Now, it is possible that I am overestimating the extent to which Knives fails to cache its secrets. The prevalence of “ending explained” articles online attests to the fact that, even when not faced with one of Christopher Nolan’s original concepts, general audiences may not race ahead to the resolution of the matter. Still, given that general audiences may still get bored, the misdirection, in addition to distracting the audience and enabling the possibility of directors squeezing in side commentary about the world in which we live, does have a nice little bread-and-circuses effect that ought not be sniffed at.
In the end, Knives handles the central character’s girlfriend (here, Newton, a co-lead) with greater interest than Game ever did, though it does her few favors by the way in which it fleshes Celia out.

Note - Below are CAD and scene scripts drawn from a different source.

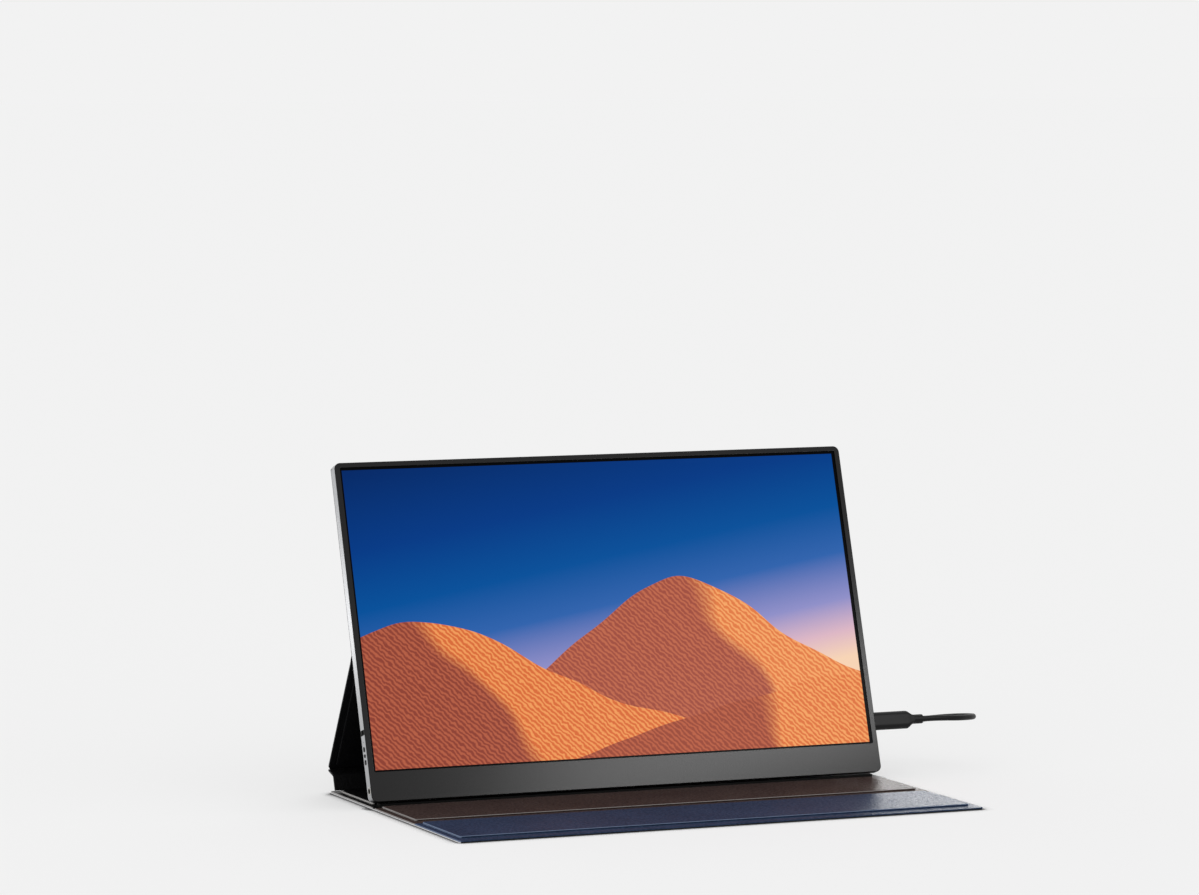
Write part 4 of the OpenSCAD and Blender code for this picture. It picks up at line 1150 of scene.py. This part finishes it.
# %% Sky and lamps
bpy.context.scene.view_settings.view_transform = "Standard"
sky = bpy.data.worlds.new("pale_sky")
bpy.context.scene.world = sky
sky.use_nodes = True
air = sky.node_tree.nodes["Background"]
air.inputs["Color"].default_value = (1, 1, 1, 1)
air.inputs["Strength"].default_value = 0.888

from_sun = Vector((0.45, 0.55, 0.95))
bpy.ops.object.light_add(type="SUN", rotation=from_sun.to_track_quat("Z", "Y").to_euler())
sun = bpy.context.object
sun.name = "soft_sun"
sun.data.energy, sun.data.angle = 0.5, math.radians(50)


def gloss_window(name, where, aim, width, height, watts, only_on=()):
    """A lamp that only gloss shows, on every piece or only on those whose names start so."""
    away = Vector(where) - Vector(aim)
    bpy.ops.object.light_add(type="AREA", location=where,
                             rotation=away.to_track_quat("Z", "Y").to_euler())
    lamp = bpy.context.object
    lamp.name = name
    lamp.data.shape, lamp.data.energy = "RECTANGLE", watts
    lamp.data.size, lamp.data.size_y = width, height
    lamp.visible_camera = lamp.visible_diffuse = lamp.visible_transmission = False
    if only_on:
        lit = bpy.data.collections.new(name + "_receivers")
        lamp.light_linking.receiver_collection = lit
        for piece in bpy.data.objects:
            if piece.type == "MESH" and piece.name.startswith(only_on):
                lit.objects.link(piece)


# places, sizes and aims in metres
gloss_window("window_front", (0.243, -0.296, 0.215), (0.08, 0.035, 0.015), 0.30, 0.06, 1.0)
gloss_window("window_back", (2.01, 2.28, 0.44), (0.2, -0.12, 0), 2.2, 1.2, 88,
             only_on=("mid_flap", "front_flap", "valley_fold"))
gloss_window("card_left", (-0.57, 0.98, 0.004), (-0.57, 0.98, 1), 0.8, 0.5, 3.0)

# %% [markdown]
# ## The solids that stay
#
# The solids that no piece stands for keep their shape and only need a finish. Each names the slot
# of its material in the record, so one table from slots to finishes serves them all.

# %% Finishes of the solids that stay
SLOT_FINISH = {
    "shell": "blasted_aluminium", "bezel": "satin_abs", "screen": "lit_picture",
    "film": "optical_film", "acrylic": "light_guide_acrylic", "lamp_strip": "lamp_phosphor",
    "steel": "rolled_steel", "circuit_board": "solder_mask", "chip": "chip_epoxy",
    "flat_cable": "polyimide_film", "port_steel": "nickel_plate", "jack_plastic": "black_nylon",
    "button": "black_anodised", "dial_metal": "knurled_black", "light_pipe": "light_pipe",
    "speaker_plastic": "speaker_plastic", "magnet": "magnet_coat", "adhesive": "foam_tape",
    "outer_leather": "outer_leather", "inner_leather": "inner_leather",
    "front_leather": "navy_leather", "fibre_board": "fibre_board", "grip_rubber": "grip_rubber",
    "plug_plastic": "moulded_pvc", "cable_jacket": "cable_pvc", "tie_fabric": "strap_nylon",
}
for part in frame["record"]["subparts"]:
    solid = frame["nodes"][part["node"]]
    solid.data.materials.clear()
    solid.data.materials.append(FINISHES[SLOT_FINISH[part["material_slot"]]])
print(len(frame["nodes"]), "solids have their finish")
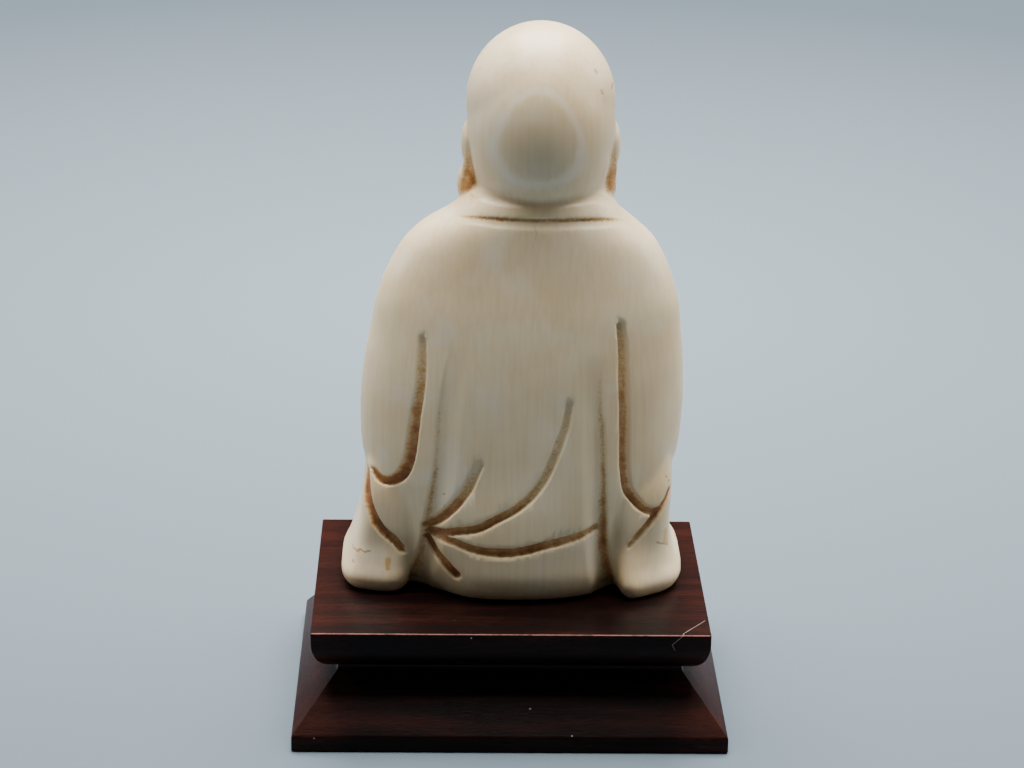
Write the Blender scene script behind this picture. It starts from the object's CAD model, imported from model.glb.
"""A seated figurine carved from ivory, resting on its moulded plinth of dark hardwood.

The figurine is worked as a carver works: rounded masses are joined into one skin, and the folds,
the face and the recesses are then cut along it. The brown that years have left in the cuts is kept
with the skin as an attribute. The plinth's moulding is run round its slab by Geometry Nodes.
"""

import logging
import math
from collections.abc import Iterable
from dataclasses import dataclass, replace
from enum import Enum

import bmesh
import bpy
import numpy as np
from mathutils import Matrix, Vector


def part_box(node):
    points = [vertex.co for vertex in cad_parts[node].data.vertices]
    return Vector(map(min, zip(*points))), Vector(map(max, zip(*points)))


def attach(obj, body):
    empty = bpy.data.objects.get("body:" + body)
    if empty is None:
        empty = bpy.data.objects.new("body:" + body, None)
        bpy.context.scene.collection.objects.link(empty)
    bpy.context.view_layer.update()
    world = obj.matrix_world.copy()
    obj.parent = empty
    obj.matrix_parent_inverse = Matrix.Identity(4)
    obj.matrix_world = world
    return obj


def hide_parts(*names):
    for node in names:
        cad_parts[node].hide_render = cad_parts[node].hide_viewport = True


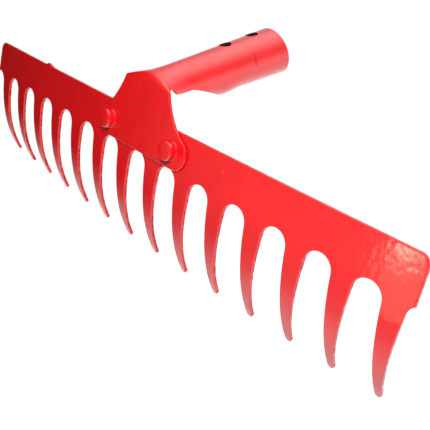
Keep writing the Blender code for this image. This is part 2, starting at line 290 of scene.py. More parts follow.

We are supposed to wonder right from the get-go if we are dealing with a spiritual cousin of Annette Bening’s character from The Siege. To which the movie gives us little to work with either way, other than that she and Henry were once sufficiently fond of one another that a hundred needless deaths back in the day inspired the same level of regret and remembrance in them that a madeleine might inspire in the life of a mere mortal. Like flies to wanton boys. . . .
While Knives does deserve credit as a movie that makes you think, what it is apt to make you think most is how nice it would be if the filmmakers had given more thought of their own to plot and character motivation, or had made their world as rich and capable of covering a lot of ground as the drop-top car in which Henry drove to meet Celia one last time.